I tried to commit suicide. I knew that I could be with God and wouldn't have to live anymore. I had three young kids, but I didn't think about anyone but myself.
Bill was a zombie during this time. He lost all of his personality and walked around in a daze. "That's not who I married," I complained to God. "I don't want to live with this guy." It was a horrible time.
Bill: Karen was a hurler, but I withdrew. That's how I handled things.
Karen: Bill was in church one morning for service, and that night we went up to his office, collected his stuff and left. No one said anything. We walked through it alone.
Rita: We did, too. We had nobody.
Karen: Even other ministers acted as if we had the plague.
Don: Former church members see me and walk in the other direction. For example, I stood with an elderly woman (from the church) when her husband died, holding her husband's hand. Today, if that woman sees me in the grocery store, she turns away.
Bill: She just doesn't know what to do. Remember, people avoid (those in crisis) because they don't know what to say. In Christian conferences we attend, we're being taught to say, "I'm sorry this happened to you."
Karen: It's like, "Please acknowledge that I'm here and something went on in my life."
Don: I never thought about it that way. It just seems as if others don't want anything to do with me.
Rita: When a woman prayed for me, using Joel 2:25. It says the Lord would restore the years the locusts had eaten. But God called the locusts "my great army that I sent among you." God sent the army of locusts.
When I read that verse, I had to deal with God. Once I realized that, I asked him, "Okay, what is my part?" He told me to build relationships and make friends, because I had withdrawn into my world with my kids. That was probably the hardest part.
Bill: I got peace during a local revival, which I worked at with an evangelist to earn extra money. After one noon revival meeting, I poured out my heart to this evangelist — the first time I had told anybody anything.
The worse I sounded, the more he said, "Praise God! Praise God!" He explained, "All you've got to do is die to this whole thing. That's what God's doin' — he's killin' you." Killing me? Mr. Everything? But God was interested in my brokenness.

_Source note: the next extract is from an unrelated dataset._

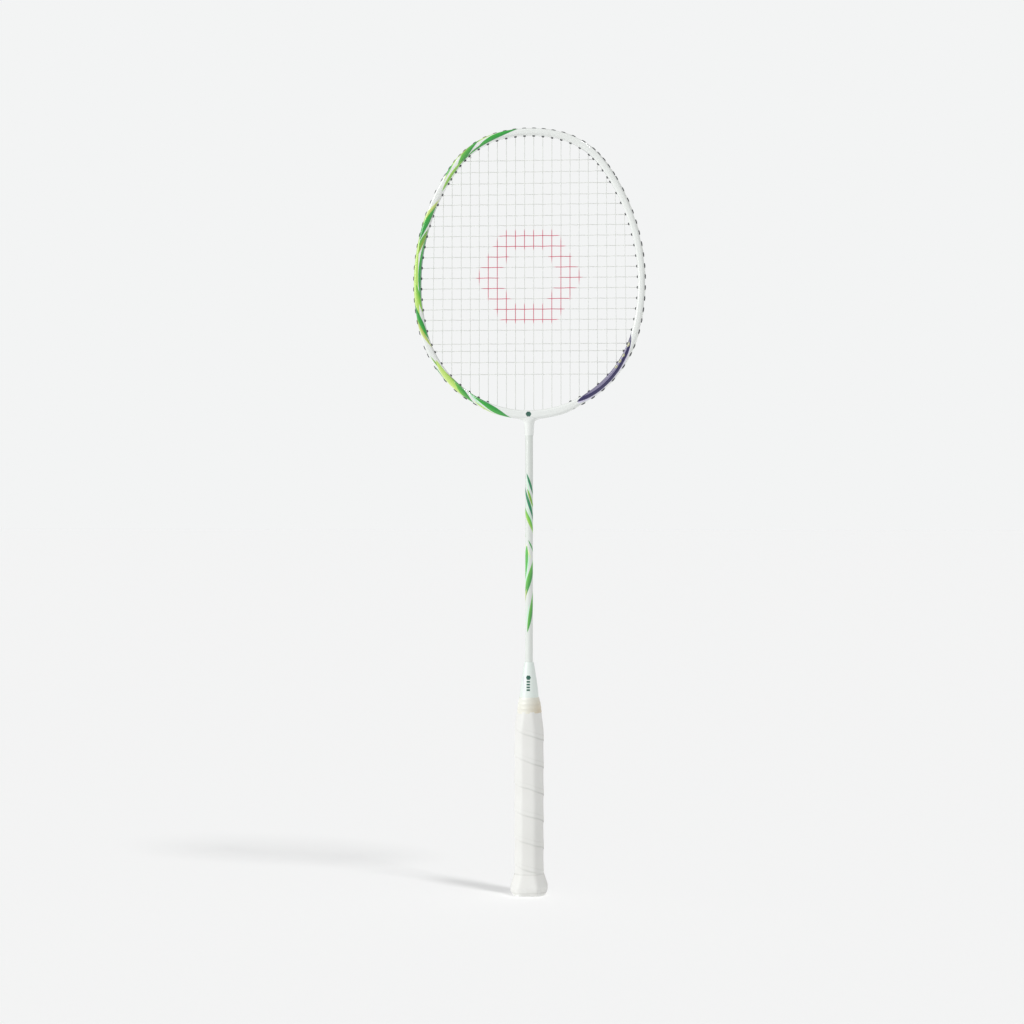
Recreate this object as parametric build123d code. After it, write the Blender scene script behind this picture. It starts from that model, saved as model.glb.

Karen: I've always blamed God for things, never man. I knew it all went back to him, so one night, I went screaming, fists shaking, to him. "I have given my life to be in full-time Christian service. How dare you treat me this way?" I told him to never speak to me again and went to bed.
The next morning, I remembered I wasn't speaking to God and worked hard to keep it up. But later that day, God spoke to me: "Karen, you have trusted me with your death. Why don't you trust me with your life?' Yes, I did trust him with my death, even to the point of attempted suicide. So I said, "Okay, see what you can do." From that moment on, I was changed.
Rita: Remember that this is just a season in your life. It will pass, but hang on to each other.
Bill: It took months to heal. Some things are done quickly, but other things are not.
Realize family members go through this differently. Give your mate permission to feel the way she feels and express herself. Don't expect her to go through it and be healed in the same way or length of time. The same is true for your children.
Karen: Be honest with God. Tell him exactly how you feel, no matter how ugly, mean or hateful it is. He knows anyway, and he's big enough to handle it.
Randy: On the cross, Jesus said, "Father, forgive them, for they do not know what they are doing." They crucified him on purpose, but it was God's ultimate will that Jesus be there. Jesus understood that. We can release people from what they do to us because we understand that at the bottom is God.
I know that God will show me what he wants me to learn. One week, as I was mowing yards, God said to me, "You'll be healed when you forgive." He did something supernatural. As I forgave, I was healed.
Rita: Take the risk again with God. Push yourself out again, because if you close yourself off from people, you've lost your usefulness.
Don: God ministered to me through music. I love the chorus that says, "In his time, in his time, he makes all things beautiful in his time." Isn't that neat? Not so much my timing, but his.